17. Teacher Evaluation Systems: Moving Beyond Test Scores

Judging teachers primarily on student test scores creates perverse incentives. Teachers avoid challenging students or refuse to work in struggling schools. Better evaluation systems consider multiple measures: classroom observations, student growth over time, parent feedback, and professional contributions.

You might present different evaluation models and their impacts on teaching quality. Some districts use peer review systems where experienced teachers evaluate colleagues. Others incorporate student surveys that measure engagement and classroom environment. Discuss how to make evaluations meaningful for professional growth rather than punitive gotcha exercises. The goal is helping teachers improve, not catching them failing.

18. Lunch and Recess: Why These “Breaks” Matter for Learning

Cutting recess for more instructional time backfires. Kids need movement. Their brains need breaks. Students who get regular recess show better focus, improved behavior, and even better test scores than those who sit all day. The same goes for adequate lunch time. Rushing through meals in 15 minutes creates stress and digestive issues.

Your presentation could examine research on brain breaks, movement, and learning. Discuss how some schools integrate short movement breaks throughout the day. Explore the benefits of outdoor play versus structured PE. Address pushback from those who see recess as wasted time. Include examples from schools that prioritized these breaks and saw academic improvements.

19. Parent Engagement: What Actually Works

Parent-teacher conferences and homework help are great, but many families can’t attend evening meetings or understand the math curriculum enough to help. Effective parent engagement meets families where they are. Some schools text updates in families’ home languages. Others host weekend events with food and childcare.

Present strategies that reach diverse families. Phone calls to share good news, not just problems. Home visits that build relationships. Family literacy nights. Virtual options for parents who work multiple jobs. Discuss the difference between involvement (showing up to school events) and engagement (supporting learning at home in whatever way works for that family). Share data showing how meaningful parent engagement impacts student outcomes across all grade levels.

20. AI in Education: Realistic Opportunities and Legitimate Concerns

AI tutoring systems can provide personalized instruction at scale. AI can generate practice problems, provide immediate feedback, and identify where students struggle. But AI also raises questions about privacy, equity, and whether we’re preparing students for an AI-filled future or just using AI as a band-aid for understaffed schools.

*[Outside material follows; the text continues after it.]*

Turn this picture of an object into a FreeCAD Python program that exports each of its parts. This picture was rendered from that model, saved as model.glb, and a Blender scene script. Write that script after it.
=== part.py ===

Your presentation needs to balance excitement with caution. Explore current AI applications in education that show promise. Discuss ethical concerns around data collection and algorithmic bias. Consider what skills students need in an age where AI handles many tasks humans used to do. Should we teach differently if AI can write essays or solve math problems? What’s the teacher’s role when AI can tutor 24/7? These questions don’t have clear answers yet, making them perfect for presentation discussion.

Wrapping Up

Pick a topic that genuinely interests you because your enthusiasm will show. Do your research. Find the stories behind the statistics. Talk to teachers, students, or parents who live these issues daily.

Your presentation should leave people thinking differently about education. Maybe they’ll question an assumption. Maybe they’ll want to try something new. That’s what good presentations do. They spark something. Now go create yours.